The 10-minute-long film is about what lies tantalizingly beyond the realm of reality. The search for it is eternal. The moment of reckoning never truly arrives, at least not explicitly, but one is forever seduced by it and kept dangling on the edge of certainty even as one travels deeper into a conflicting world of what is real and what is not. The chase mirrors the perennial human dilemma of holding on to hope, knowing full well that it is as insubstantial as a mirage.
For Chatterjee, the chase of the illusive unknown becomes as inexorable as the quest for life itself. Her Kathak-informed body becomes a medium for the exploration of the phenomenon, her dance turning into a physical expression of movements within and without to create a narrative of this pursuit. Subtly referencing the trope of the golden deer, she navigates her non-linear storyline using classical movement patterns in a contemporary manner.
Perspectives keep shifting as she plays with interior and exterior spaces, and the cinematography engages in the constant recreation of angles.
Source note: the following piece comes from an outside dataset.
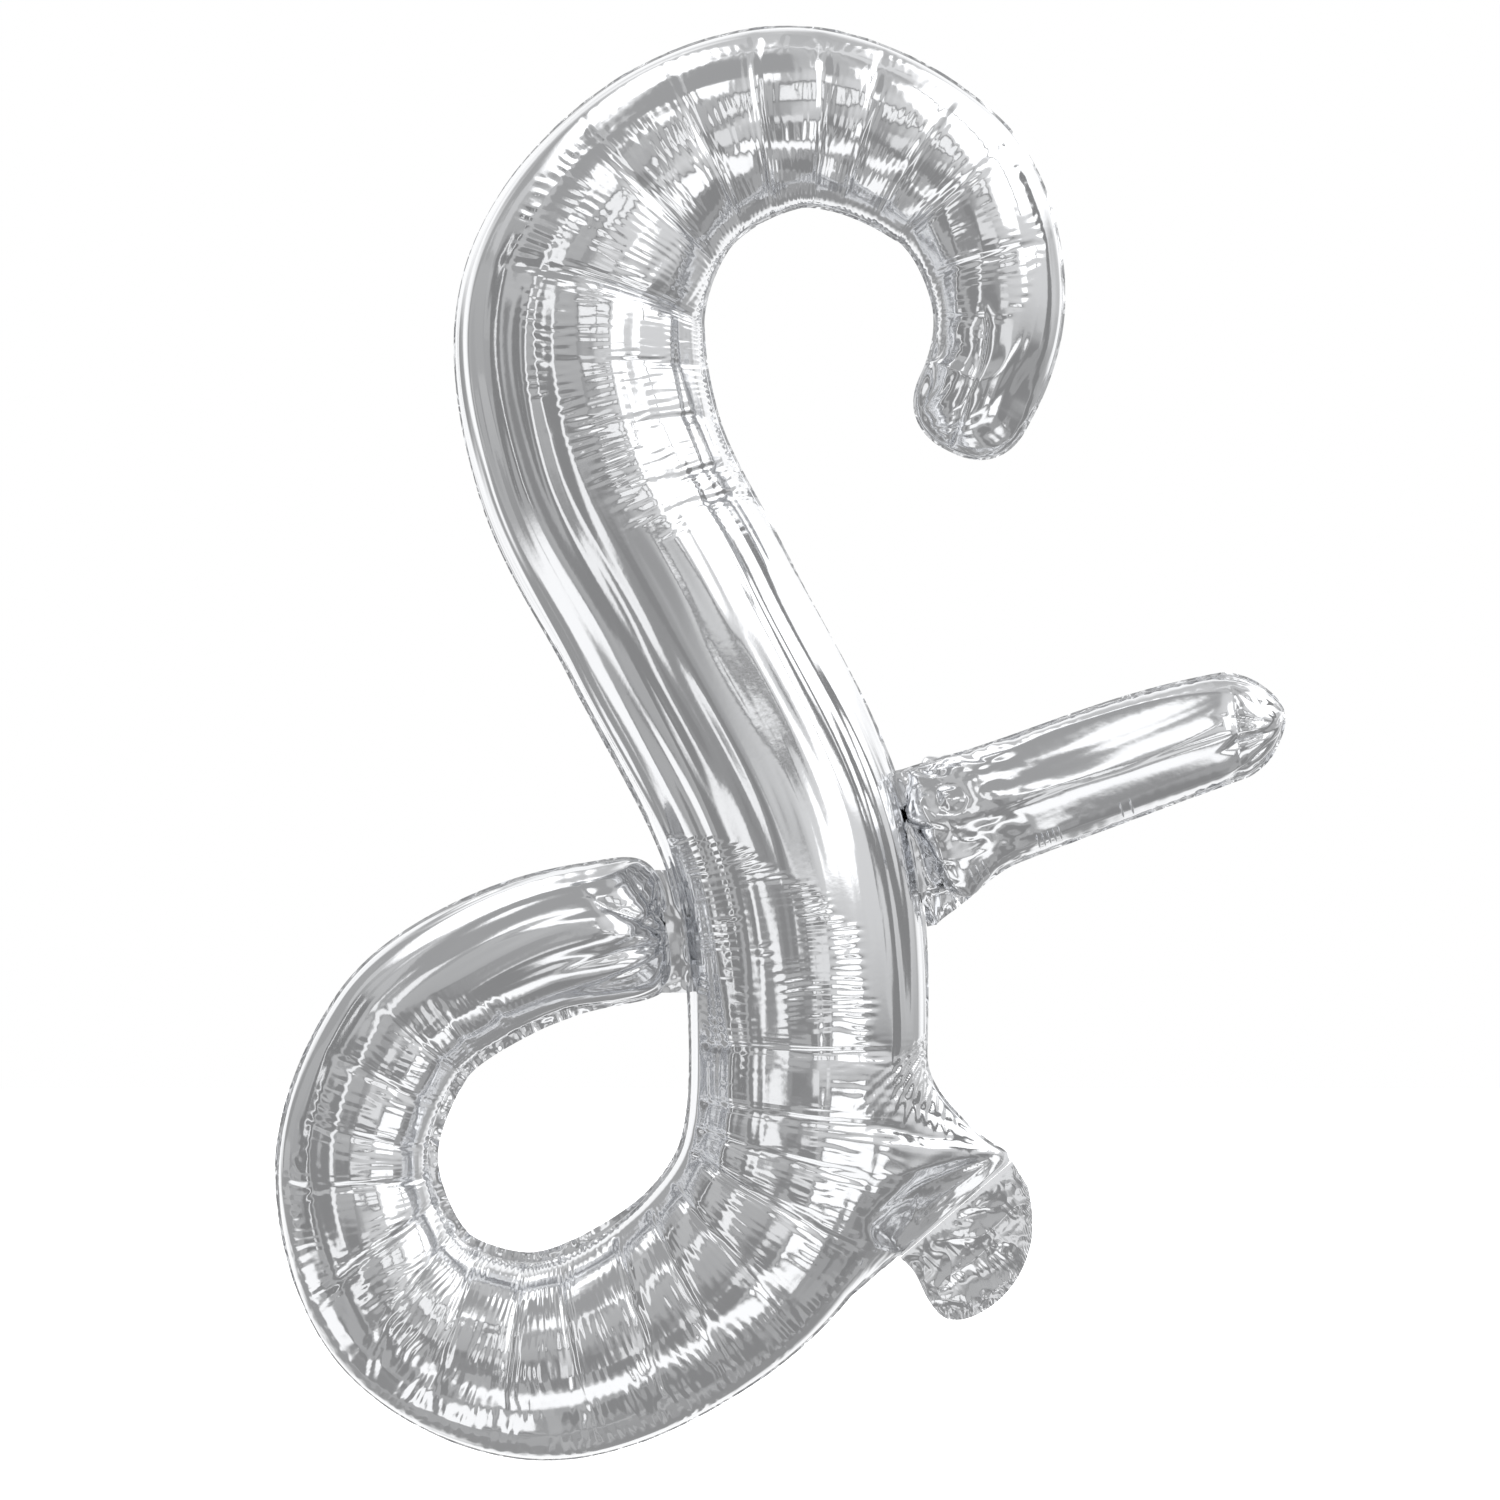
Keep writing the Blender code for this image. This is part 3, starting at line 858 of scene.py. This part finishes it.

The backdrops and sets keep changing too, from rooms with gauzy curtains to astonishingly picturesque pathways and, rather startlingly, the interiors of drainage pipes. Journeys are negotiated in terms of shifts from bursts of colour to the starkness of monochromes, from intense sunshine to the obscurity of the darkened corners of rooms. The camera lens moves from capturing the horizon to catching the nuances of the expressions in the dancer’s eyes. The film has been cleverly edited by Lubdhak Chatterjee, and its music by Deepak Shah presents a dramatic interplay between the sombre strains of the sarangi and the crisp bol padhant of Kathak.